INSTRUCTIONS TO FOLLOW: Keep the wording of each record exactly the same when you repeat it, and leave out pictures.

INFORMATION SHOWN:

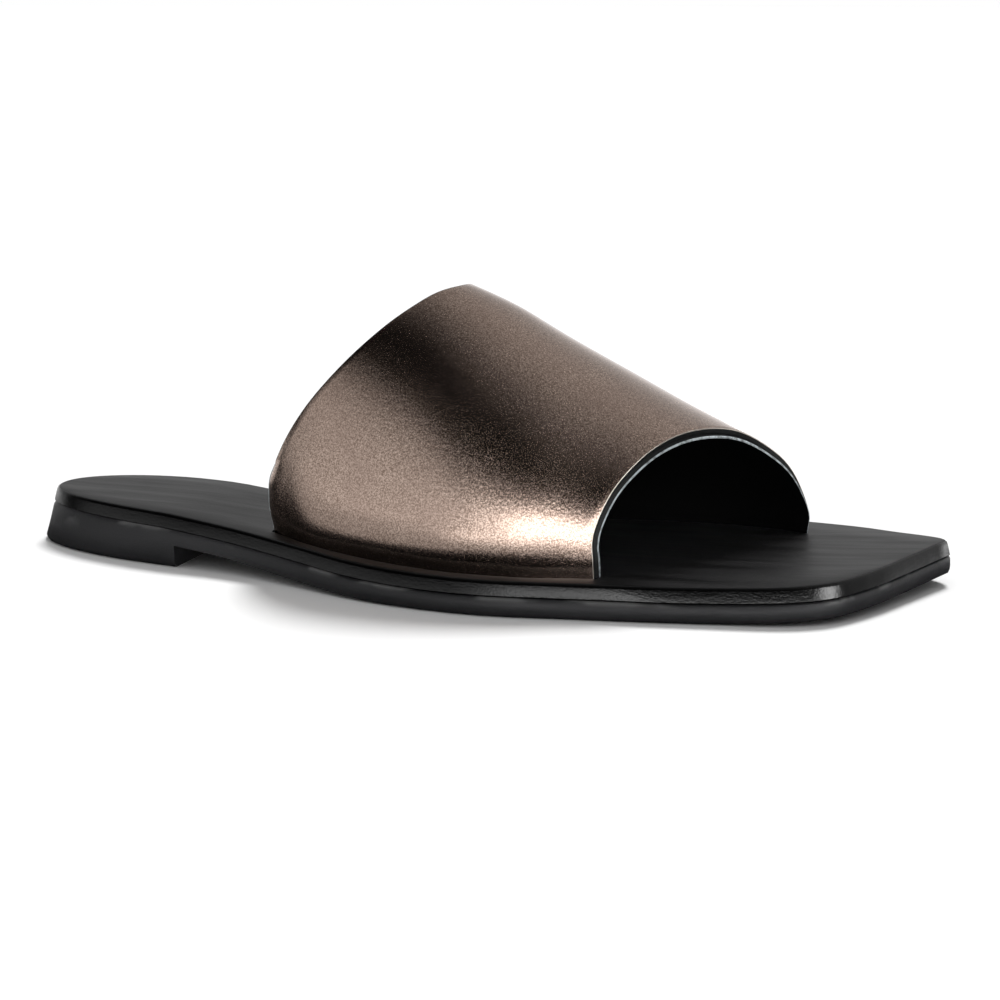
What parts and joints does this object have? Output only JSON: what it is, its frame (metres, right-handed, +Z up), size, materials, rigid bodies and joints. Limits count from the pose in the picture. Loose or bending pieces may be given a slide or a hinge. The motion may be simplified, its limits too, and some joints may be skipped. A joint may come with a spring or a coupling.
{
  "type": "slide sandal",
  "caption": "Flat slide sandal: a wide metallic bronze leather band over a black leather footbed with a slanted square toe, on a thin black outsole with a low built-in heel.",
  "frame": {"origin": "middle of the sandal's box in plan, on the floor that the sole stands on", "axes": "+X from heel to toe, +Y to the inner (medial) side of the foot, +Z up"},
  "size_m": [0.261, 0.0982, 0.08],
  "materials": {
    "outsole_rubber": "satin black moulded sole, slightly shiny side",
    "footbed_leather": "smooth black leather with a satin top and a polished edge",
    "strap_leather": "metallic bronze leather with fine grain, black lining, cut edges"
  },
  "bodies": {
    "root": {"outsole": "outsole_rubber", "footbed": "footbed_leather", "strap": "strap_leather"}
  },
  "joints": []
}
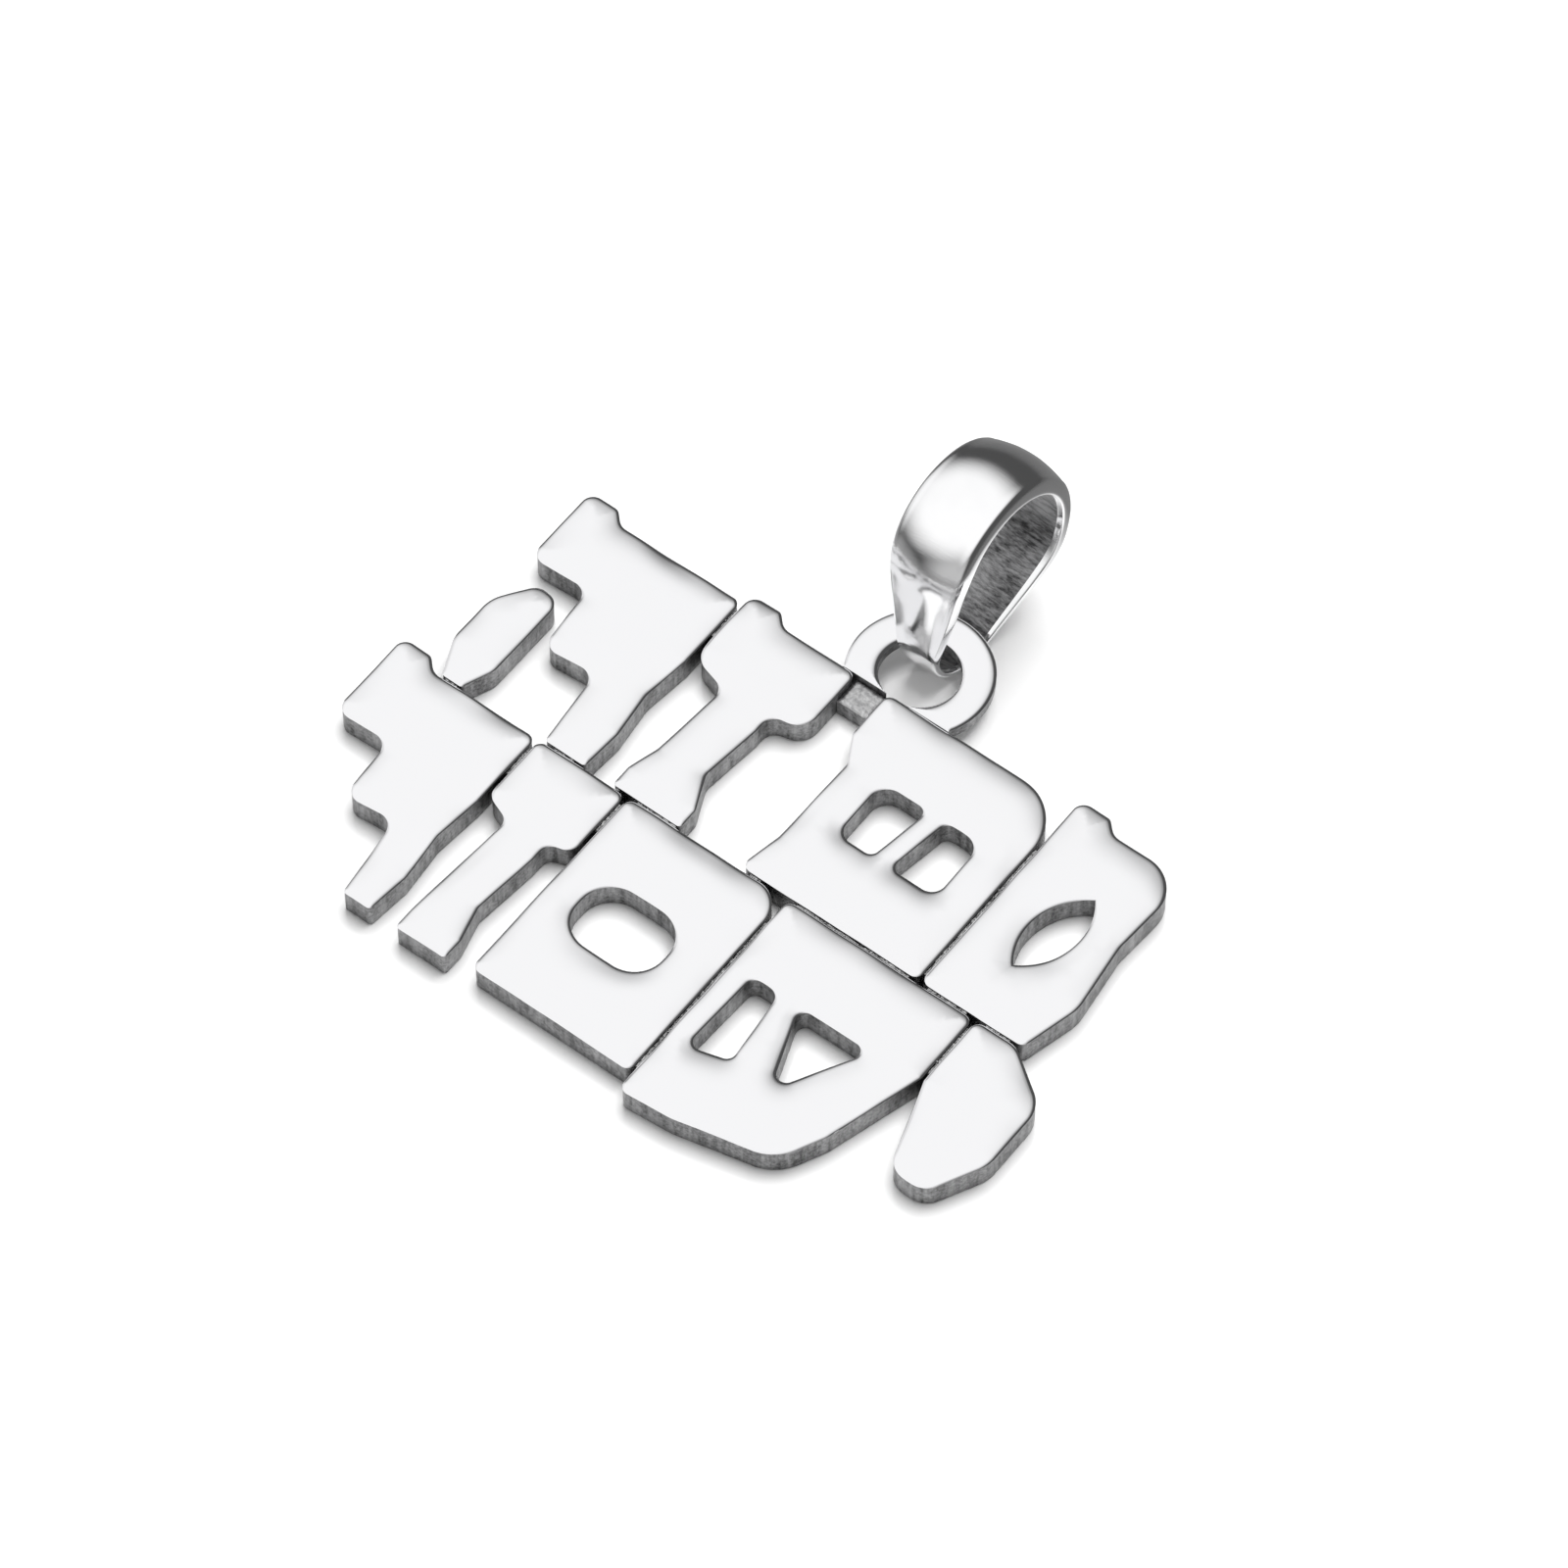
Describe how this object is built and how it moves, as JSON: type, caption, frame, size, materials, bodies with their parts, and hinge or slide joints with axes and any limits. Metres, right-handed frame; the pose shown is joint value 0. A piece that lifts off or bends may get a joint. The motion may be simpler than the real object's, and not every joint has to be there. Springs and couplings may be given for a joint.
{
  "type": "pendant",
  "caption": "Flat openwork metal pendant of two rows of polished blocks soldered edge to edge, with a flat ring and a tapered bail that swings on it.",
  "frame": {"origin": "middle of the bottom face of the box around the whole pendant, lying on its back with the bail leaning up", "axes": "+X along the rows of blocks, +Y towards the ring and bail, +Z out of the polished front faces"},
  "size_m": [0.0256, 0.0236, 0.0073],
  "materials": {
    "polished_silver": "mirror polished fronts, matte sawn edges",
    "matte_silver": "matte",
    "solder": "matte, slightly rough",
    "bail_silver": "polished outside, brushed inside"
  },
  "bodies": {
    "plate": {"upper_step_block": "polished_silver", "leaf_block": "polished_silver", "upper_baluster_block": "polished_silver", "tie_bar": "matte_silver", "window_block": "polished_silver", "lens_block": "polished_silver", "lower_step_block": "polished_silver", "lower_baluster_block": "polished_silver", "slot_block": "polished_silver", "fan_block": "polished_silver", "shield_block": "polished_silver", "row_solder": "solder", "column_solder": "solder", "hanging_ring": "polished_silver", "ring_solder": "solder"},
    "bail": {"bail": "bail_silver"}
  },
  "joints": [
    {"name": "bail_swing", "type": "hinge", "parent": "plate", "child": "bail", "pos_m": [0.00052, 0.00696, 0.00099], "axis": [1, 0, 0], "range_deg": [-160, 0]}
  ]
}
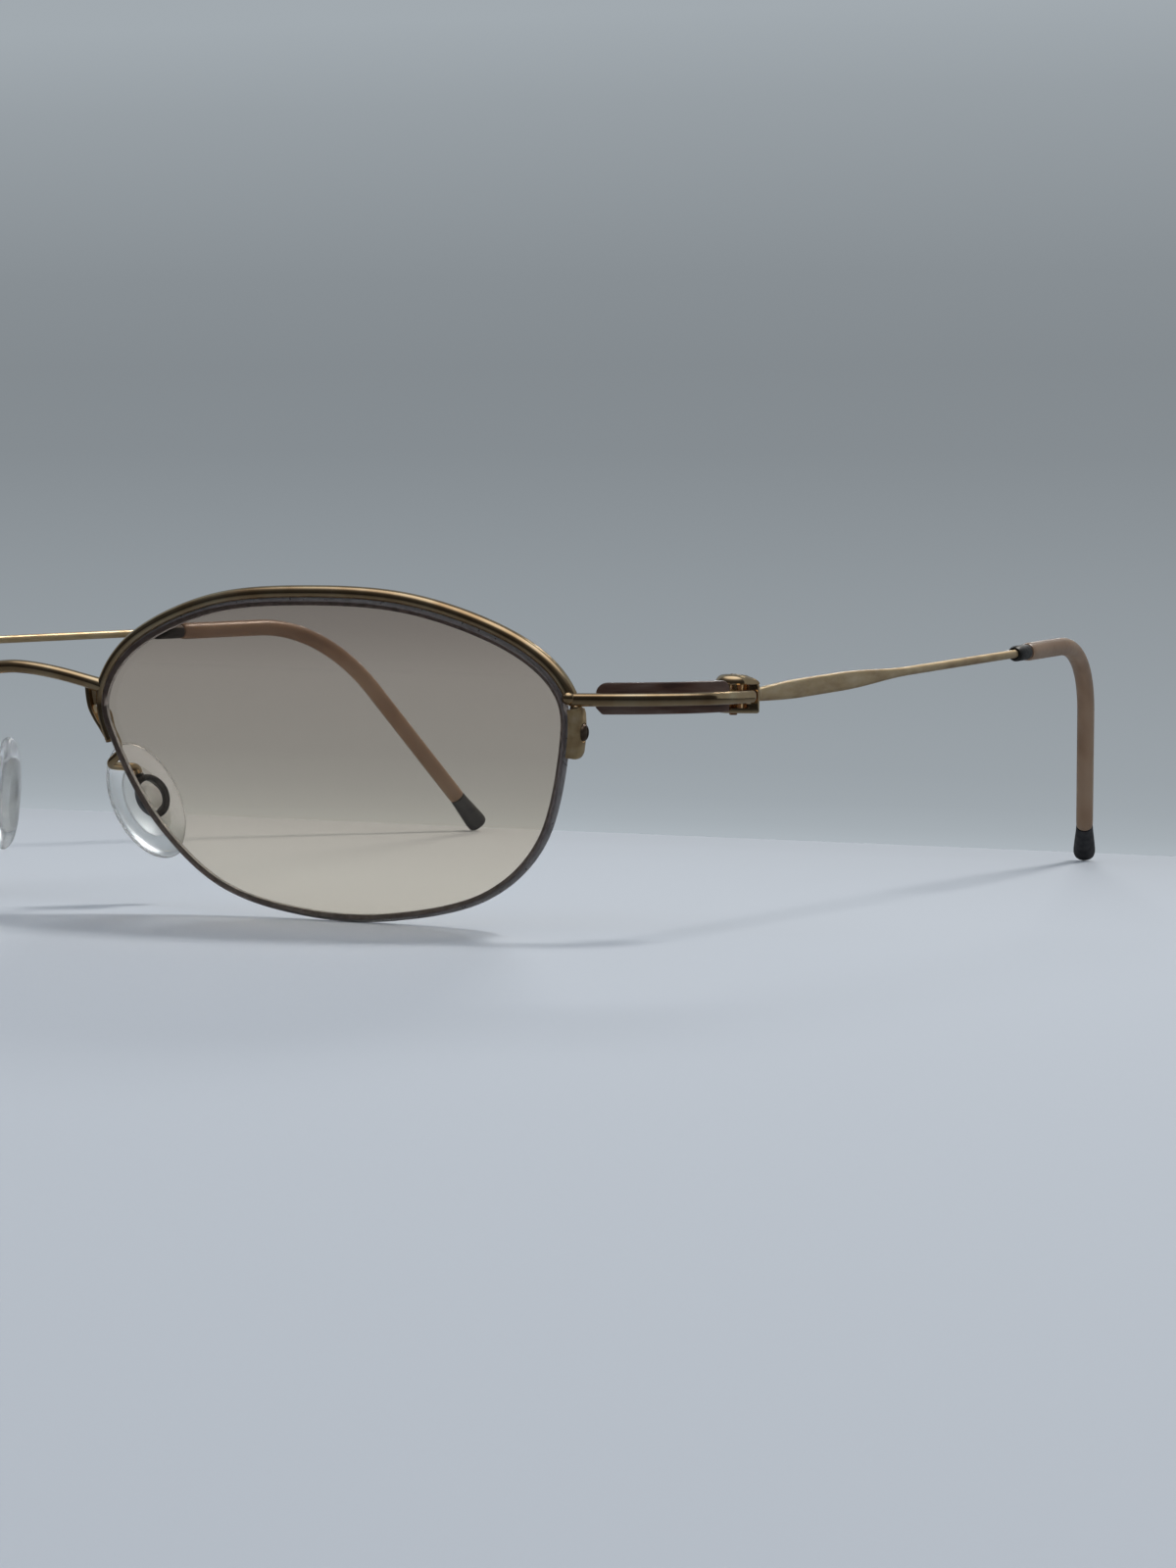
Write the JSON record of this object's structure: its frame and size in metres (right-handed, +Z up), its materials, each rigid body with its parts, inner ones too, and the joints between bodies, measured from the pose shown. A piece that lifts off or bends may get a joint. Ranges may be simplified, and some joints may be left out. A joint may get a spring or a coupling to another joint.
{
  "type": "sunglasses",
  "caption": "Half-rim oval sunglasses with a thin gold wire frame, lightly tinted lenses held by nylon cords, rocking nose pads and folding temples.",
  "frame": {"origin": "on the surface that the open glasses stand on, midway between left and right and midway between front and back of the whole object", "axes": "+Z up; the glasses face -Y, the temples run back along +Y, and +X is the wearer's left"},
  "size_m": [0.1376, 0.1426, 0.0295],
  "materials": {
    "gold": "polished pale gold plate",
    "gold_satin": "satin pale gold plate",
    "copper": "worn copper-coloured screw",
    "brown_lacquer": "dark brown lacquer over a metal strip",
    "lens_tint": "clear lens with a light taupe tint",
    "nylon": "translucent nylon cord and liner",
    "clear_silicone": "clear soft pad",
    "dark_steel": "dark plated steel",
    "amber": "translucent dark amber sleeve",
    "black_rubber": "dark soft plastic cap"
  },
  "bodies": {
    "front": {"bridge": "gold", "cord_block_left": "gold_satin", "cord_block_right": "gold_satin", "cord_block_screw_left": "gold_satin", "cord_block_screw_right": "gold_satin", "endpiece_left": "gold", "endpiece_right": "gold", "endpiece_strip_left": "brown_lacquer", "endpiece_strip_right": "brown_lacquer", "lens_cord_left": "nylon", "lens_cord_right": "nylon", "lens_left": "lens_tint", "lens_right": "lens_tint", "pad_arm_left": "gold", "pad_arm_right": "gold", "pad_box_left": "dark_steel", "pad_box_right": "dark_steel", "rim_left": "gold", "rim_liner_left": "nylon", "rim_liner_right": "nylon", "rim_right": "gold"},
    "temple_left": {"hinge_fork_left": "gold", "hinge_screw_left": "copper", "temple_collar_left": "dark_steel", "temple_left": "gold_satin", "temple_sleeve_left": "amber", "tip_cap_left": "black_rubber"},
    "temple_right": {"hinge_fork_right": "gold", "hinge_screw_right": "copper", "temple_collar_right": "dark_steel", "temple_right": "gold_satin", "temple_sleeve_right": "amber", "tip_cap_right": "black_rubber"},
    "pad_left": {"nose_pad_left": "clear_silicone"},
    "pad_right": {"nose_pad_right": "clear_silicone"}
  },
  "joints": [
    {"name": "temple_fold_left", "type": "hinge", "parent": "front", "child": "temple_left", "pos_m": [0.06639, -0.05518, 0.02043], "axis": [0, 0, 1], "range_deg": [0, 80.5]},
    {"name": "temple_fold_right", "type": "hinge", "parent": "front", "child": "temple_right", "pos_m": [-0.06639, -0.05518, 0.02043], "axis": [0, 0, -1], "range_deg": [0, 77]},
    {"name": "pad_rock_left", "type": "hinge", "parent": "front", "child": "pad_left", "pos_m": [0.00987, -0.06249, 0.00994], "axis": [-0.4347, -0.7719, -0.464], "range_deg": [-10, 10]},
    {"name": "pad_rock_right", "type": "hinge", "parent": "front", "child": "pad_right", "pos_m": [-0.00987, -0.06249, 0.00994], "axis": [-0.4347, 0.7719, 0.464], "range_deg": [-10, 10]}
  ]
}
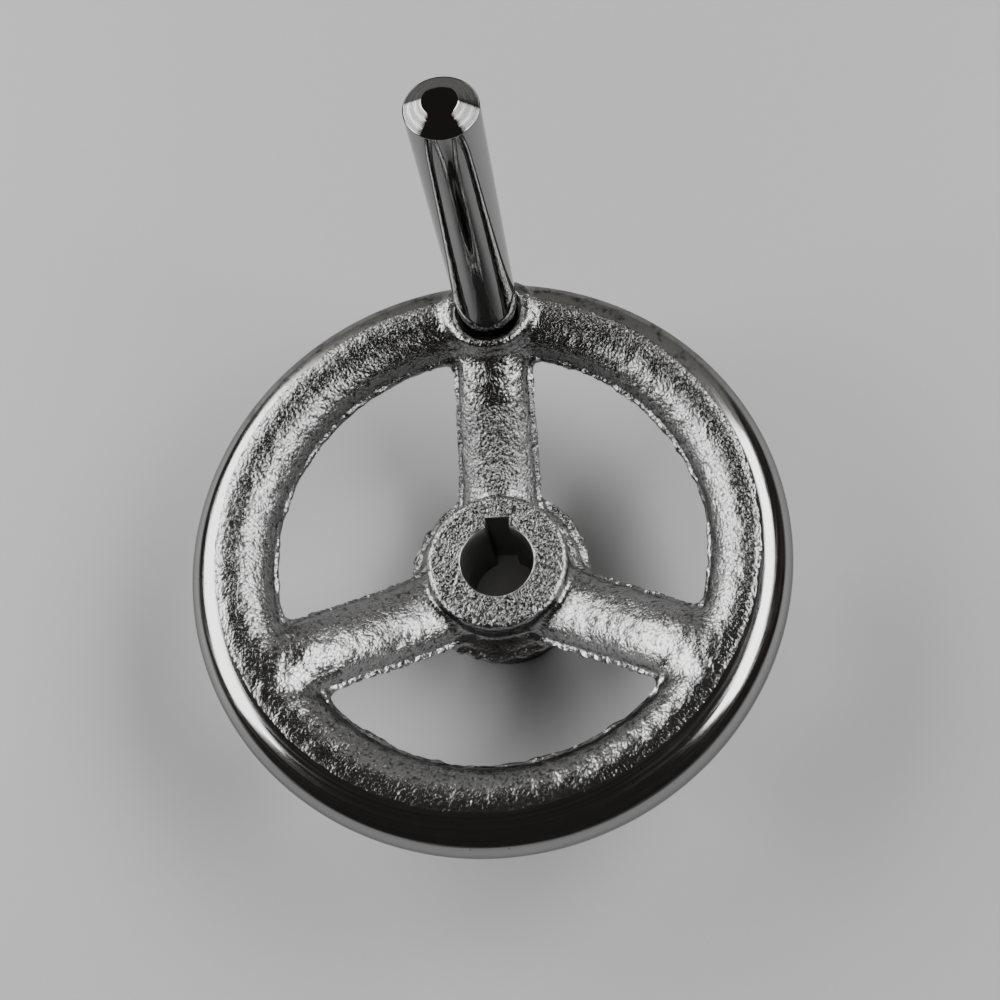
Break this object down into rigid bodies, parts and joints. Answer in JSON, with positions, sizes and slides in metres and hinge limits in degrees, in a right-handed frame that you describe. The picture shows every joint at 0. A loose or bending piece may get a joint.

RESULT OF THIS TASK:
What parts and joints does this object have? Output only JSON: what it is, its frame (metres, right-handed, +Z up), size, materials, rigid bodies and joints. Limits count from the pose in the picture. Loose or bending pieces may be given a slide or a hinge. The motion may be simplified, its limits too, and some joints may be skipped. A joint may come with a spring or a coupling.
{
  "type": "slide sandal",
  "caption": "Flat slide sandal: a wide metallic bronze leather band over a black leather footbed with a slanted square toe, on a thin black outsole with a low built-in heel.",
  "frame": {"origin": "middle of the sandal's box in plan, on the floor that the sole stands on", "axes": "+X from heel to toe, +Y to the inner (medial) side of the foot, +Z up"},
  "size_m": [0.261, 0.0982, 0.08],
  "materials": {
    "outsole_rubber": "satin black moulded sole, slightly shiny side",
    "footbed_leather": "smooth black leather with a satin top and a polished edge",
    "strap_leather": "metallic bronze leather with fine grain, black lining, cut edges"
  },
  "bodies": {
    "root": {"outsole": "outsole_rubber", "footbed": "footbed_leather", "strap": "strap_leather"}
  },
  "joints": []
}
Describe how this object is built and how it moves, as JSON: type, caption, frame, size, materials, bodies with their parts, and hinge or slide joints with axes and any limits. Metres, right-handed frame; the pose shown is joint value 0. A piece that lifts off or bends may get a joint. The motion may be simpler than the real object's, and not every joint has to be there. Springs and couplings may be given for a joint.
{
  "type": "pendant",
  "caption": "Flat openwork metal pendant of two rows of polished blocks soldered edge to edge, with a flat ring and a tapered bail that swings on it.",
  "frame": {"origin": "middle of the bottom face of the box around the whole pendant, lying on its back with the bail leaning up", "axes": "+X along the rows of blocks, +Y towards the ring and bail, +Z out of the polished front faces"},
  "size_m": [0.0256, 0.0236, 0.0073],
  "materials": {
    "polished_silver": "mirror polished fronts, matte sawn edges",
    "matte_silver": "matte",
    "solder": "matte, slightly rough",
    "bail_silver": "polished outside, brushed inside"
  },
  "bodies": {
    "plate": {"upper_step_block": "polished_silver", "leaf_block": "polished_silver", "upper_baluster_block": "polished_silver", "tie_bar": "matte_silver", "window_block": "polished_silver", "lens_block": "polished_silver", "lower_step_block": "polished_silver", "lower_baluster_block": "polished_silver", "slot_block": "polished_silver", "fan_block": "polished_silver", "shield_block": "polished_silver", "row_solder": "solder", "column_solder": "solder", "hanging_ring": "polished_silver", "ring_solder": "solder"},
    "bail": {"bail": "bail_silver"}
  },
  "joints": [
    {"name": "bail_swing", "type": "hinge", "parent": "plate", "child": "bail", "pos_m": [0.00052, 0.00696, 0.00099], "axis": [1, 0, 0], "range_deg": [-160, 0]}
  ]
}
Write the JSON record of this object's structure: its frame and size in metres (right-handed, +Z up), its materials, each rigid body with its parts, inner ones too, and the joints between bodies, measured from the pose shown. A piece that lifts off or bends may get a joint. Ranges may be simplified, and some joints may be left out. A joint may get a spring or a coupling to another joint.
{
  "type": "sunglasses",
  "caption": "Half-rim oval sunglasses with a thin gold wire frame, lightly tinted lenses held by nylon cords, rocking nose pads and folding temples.",
  "frame": {"origin": "on the surface that the open glasses stand on, midway between left and right and midway between front and back of the whole object", "axes": "+Z up; the glasses face -Y, the temples run back along +Y, and +X is the wearer's left"},
  "size_m": [0.1376, 0.1426, 0.0295],
  "materials": {
    "gold": "polished pale gold plate",
    "gold_satin": "satin pale gold plate",
    "copper": "worn copper-coloured screw",
    "brown_lacquer": "dark brown lacquer over a metal strip",
    "lens_tint": "clear lens with a light taupe tint",
    "nylon": "translucent nylon cord and liner",
    "clear_silicone": "clear soft pad",
    "dark_steel": "dark plated steel",
    "amber": "translucent dark amber sleeve",
    "black_rubber": "dark soft plastic cap"
  },
  "bodies": {
    "front": {"bridge": "gold", "cord_block_left": "gold_satin", "cord_block_right": "gold_satin", "cord_block_screw_left": "gold_satin", "cord_block_screw_right": "gold_satin", "endpiece_left": "gold", "endpiece_right": "gold", "endpiece_strip_left": "brown_lacquer", "endpiece_strip_right": "brown_lacquer", "lens_cord_left": "nylon", "lens_cord_right": "nylon", "lens_left": "lens_tint", "lens_right": "lens_tint", "pad_arm_left": "gold", "pad_arm_right": "gold", "pad_box_left": "dark_steel", "pad_box_right": "dark_steel", "rim_left": "gold", "rim_liner_left": "nylon", "rim_liner_right": "nylon", "rim_right": "gold"},
    "temple_left": {"hinge_fork_left": "gold", "hinge_screw_left": "copper", "temple_collar_left": "dark_steel", "temple_left": "gold_satin", "temple_sleeve_left": "amber", "tip_cap_left": "black_rubber"},
    "temple_right": {"hinge_fork_right": "gold", "hinge_screw_right": "copper", "temple_collar_right": "dark_steel", "temple_right": "gold_satin", "temple_sleeve_right": "amber", "tip_cap_right": "black_rubber"},
    "pad_left": {"nose_pad_left": "clear_silicone"},
    "pad_right": {"nose_pad_right": "clear_silicone"}
  },
  "joints": [
    {"name": "temple_fold_left", "type": "hinge", "parent": "front", "child": "temple_left", "pos_m": [0.06639, -0.05518, 0.02043], "axis": [0, 0, 1], "range_deg": [0, 80.5]},
    {"name": "temple_fold_right", "type": "hinge", "parent": "front", "child": "temple_right", "pos_m": [-0.06639, -0.05518, 0.02043], "axis": [0, 0, -1], "range_deg": [0, 77]},
    {"name": "pad_rock_left", "type": "hinge", "parent": "front", "child": "pad_left", "pos_m": [0.00987, -0.06249, 0.00994], "axis": [-0.4347, -0.7719, -0.464], "range_deg": [-10, 10]},
    {"name": "pad_rock_right", "type": "hinge", "parent": "front", "child": "pad_right", "pos_m": [-0.00987, -0.06249, 0.00994], "axis": [-0.4347, 0.7719, 0.464], "range_deg": [-10, 10]}
  ]
}
Break this object down into rigid bodies, parts and joints. Answer in JSON, with positions, sizes and slides in metres and hinge limits in degrees, in a right-handed frame that you describe. The picture shows every joint at 0. A loose or bending piece may get a joint.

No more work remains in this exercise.